06.13.05

Tags: Can they be more?

Posted in Tags at 6:39 pm by Todd

I spent some time today looking at tags. In comparison with formal ontologies, tags are really appealing because there’s no initial hump to get over before you can start using them. (Some have pointed out that even the low barrier to entry posed by tags is too high for many: a large fraction of photos uploaded on Flickr aren’t tagged at all.)

Of course, this simplification comes at a cost. Because there’s no ontology, semantics may emerge but they’re not explicit. So, in general, one user’s precise meaning in attaching a tag may be at odds with the meaning attached by another user. This lack of crispness simply comes with the territory, and introducing ontologies into this arena would solve the problem only by destroying the attraction of tags: their simplicity.

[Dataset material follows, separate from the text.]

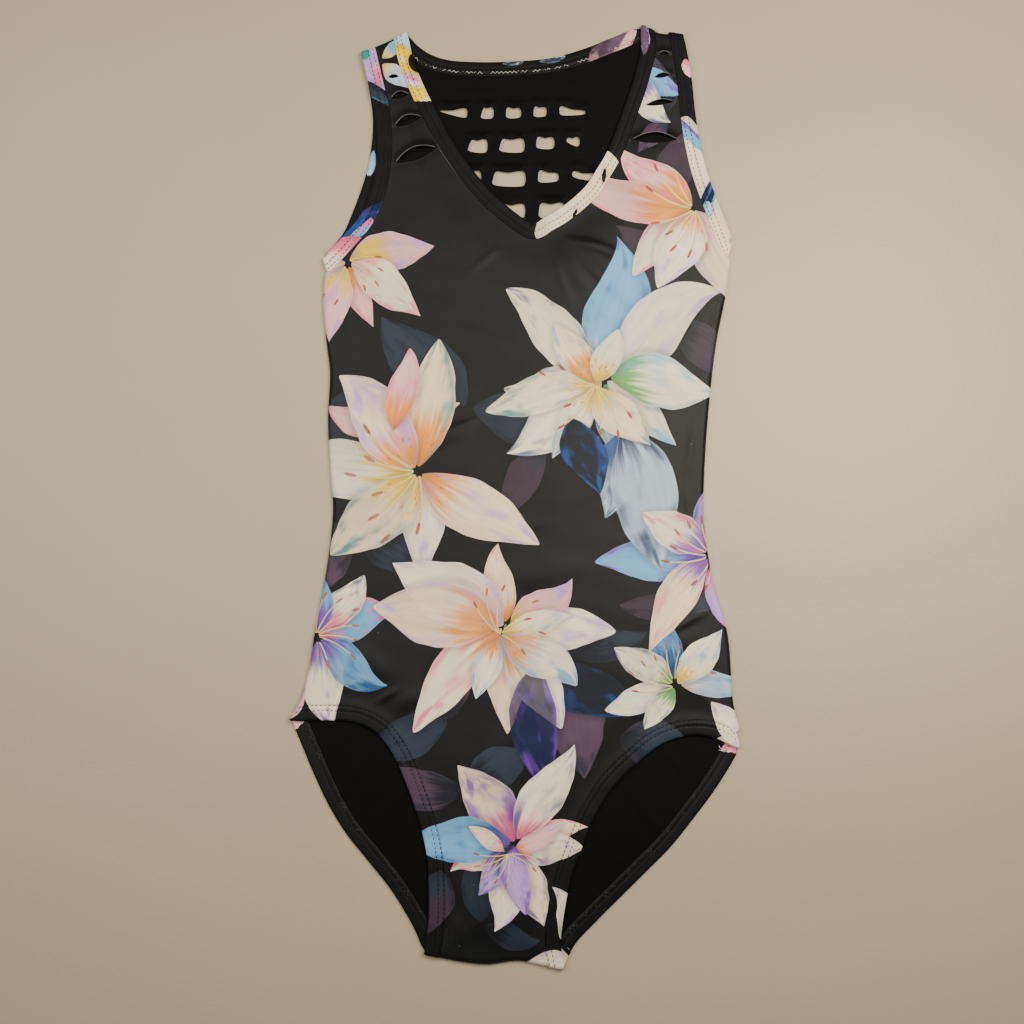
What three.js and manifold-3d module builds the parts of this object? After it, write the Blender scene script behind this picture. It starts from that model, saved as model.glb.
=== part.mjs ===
// A child's sleeveless leotard laid flat on its back, front up. X runs across, Y towards the shoulders, Z up.
// The printed back and its lining lie flat, the front lies over them and rolls down at its side, shoulder and
// crotch folds, and the neck, arm and leg edges are strips that turn over those folds and run round the back.
// The origin is the middle of the underside.
import * as THREE from 'three';
import { mergeVertices } from 'three/addons/utils/BufferGeometryUtils.js';
import Module from 'manifold-3d';

const wasm = await Module();
wasm.setup();

// Cloth layers, in millimetres above the surface that the garment lies on
const SEAM_GAP = 0.3;
const BACK_WALL = 1.0;
const LINING_BOTTOM = BACK_WALL + SEAM_GAP;
const LINING_WALL = 1.0;
const FRONT_WALL = 1.1;
const FRONT_BOTTOM = LINING_BOTTOM + LINING_WALL + 0.4;
const FRONT_TOP = FRONT_BOTTOM + FRONT_WALL;

// Strips round the neck, arms and legs
const STRIP_WIDTH = 9.8;
const STRIP_THICKNESS = 1.7;
const STRIP_CHAMFER = 0.5;
const STRIP_BACK_MIDDLE = STRIP_THICKNESS / 2;
const STRIP_FRONT_MIDDLE = LINING_BOTTOM + LINING_WALL + SEAM_GAP + STRIP_THICKNESS / 2;
const STRIP_TURN = (STRIP_FRONT_MIDDLE - STRIP_BACK_MIDDLE) / 2;
const STRIP_SETTLE = 9;
const TURN_STEPS = 5;
const STATION_SPACING = 9;
const STATION_ANGLE = THREE.MathUtils.degToRad(9);

// The rolled edge of the front, and how far the flat layers stay inside it
const ROLL_DEPTH = 3.2;
const ROLL_ANGLES = [0, 25, 48, 70, 90].map(THREE.MathUtils.degToRad);
const BACK_INSET = 2.0;
const LINING_INSET = 3.1;
const FRONT_COLUMNS = 16;
const FRONT_ROWS = 46;
const EDGE_PASSES = 4;
const OUTLINE_STEP = 12;

// The outline's middle in the tables' own millimetres, which becomes the origin
const OUTLINE_MIDDLE = { x: -0.06, y: -0.4 };

// Soft fullness of the front between its edges
const LOFT = 1.6;
const LOFT_START = 3;
const LOFT_FULL = 30;

// Turns rows of numbers into objects with the named columns
function table(columns, rows) {
  return rows.map((row) => Object.fromEntries(columns.map((name, index) => [name, row[index]])));
}

// Side seams, shoulder to crotch: the waist is drawn in, and past the underarm and hip they run on as guides
const LEFT_SIDE = table(['y', 'x'], [
  [296, -104], [200, -112], [136, -120.2], [113, -121.6], [84, -118.6], [67, -116.4], [36, -117.2],
  [-1, -114.8], [-20, -113.2], [-51, -115.9], [-95, -123.2], [-117, -126.5], [-135, -131], [-148, -137.6],
  [-200, -115], [-296, -62],
]);
const RIGHT_SIDE = table(['y', 'x'], [
  [296, 118], [200, 130], [148, 137.2], [129, 135.5], [113, 132.7], [91, 127.9], [68, 124.3], [43, 121.4],
  [18, 119.1], [-8, 117.5], [-26, 117.2], [-60, 121.6], [-97, 130.8], [-137, 133.3], [-164, 137.2],
  [-200, 120], [-296, 38],
]);

// Shoulder folds and crotch fold, left to right
const SHOULDER_FOLD = table(['x', 'y'], [
  [-104, 274.5], [-95, 278.8], [-80, 285.6], [-74.6, 288.6], [0, 300], [86.5, 293.6], [94, 290.2], [118, 288.6],
]);
const CROTCH_FOLD = table(['x', 'y'], [
  [-62, -286], [-45, -289.6], [-32, -292], [-17, -293.4], [2, -291.4], [18, -294.4], [38, -296],
]);

// Where each strip turns over a fold: its middle on the outline, and the angle of the fold line in degrees
const TURNS = {
  neckLeft: { x: -74.6, y: 288.4, angle: 31 },
  neckRight: { x: 86.5, y: 293.5, angle: -26 },
  armLeftTop: { x: -95, y: 278.6, angle: 19 },
  armLeftSide: { x: -120.7, y: 135.6, angle: 107 },
  armRightTop: { x: 104.4, y: 289.8, angle: -11 },
  armRightSide: { x: 136.4, y: 144.8, angle: 74 },
  legLeftHip: { x: -135.6, y: -144, angle: 61 },
  legLeftCrotch: { x: -50, y: -288.5, angle: -12 },
  legRightHip: { x: 136, y: -160.4, angle: 104 },
  legRightCrotch: { x: 24, y: -295.4, angle: -11 },
};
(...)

There’s been a lot of discussion about tag clouds, but frankly, other than the amusing visual representations, I don’t see much utility. I wonder, though, whether there’s a more interesting co-occurence statistical analysis that can be done on tags that might reveal useful semantics. It seems like it’d be possible to use Delicious’ API to pull out a bunch of tags to do some analysis.

This post raises an interesting question regarding users’ mental models for tags: is a tag a folder? Or is a tag an annotation? The author posits that Delicious encourages users to think of tags as being the former, while Flickr encourages the latter. He cites a single piece of data from the way his own blog had been tagged by users to suggest that Flickr’s “annotative” model is winning the battle for mindshare.

This is significant because Flickr’s annotative model supports a potential extension for tags that isn’t so well supported by Delicious’ “categorization” model. Namely, I wonder what might happen if we extended the definition of tags so that they are actually user-defined attributes which can have user-defined values. Suppose, for example, that you could tag something as “age: 30″ — would people actually do that, and what kinds of additional expressive power would be unleashed? What kinds of search and aggregation would be enabled?

06.07.05

Writing Microformat Parsers

Posted in Microformats at 2:16 pm by Todd

The embedded microformat example from my previous post got me thinking about different approaches to writing a parser to consume microformats.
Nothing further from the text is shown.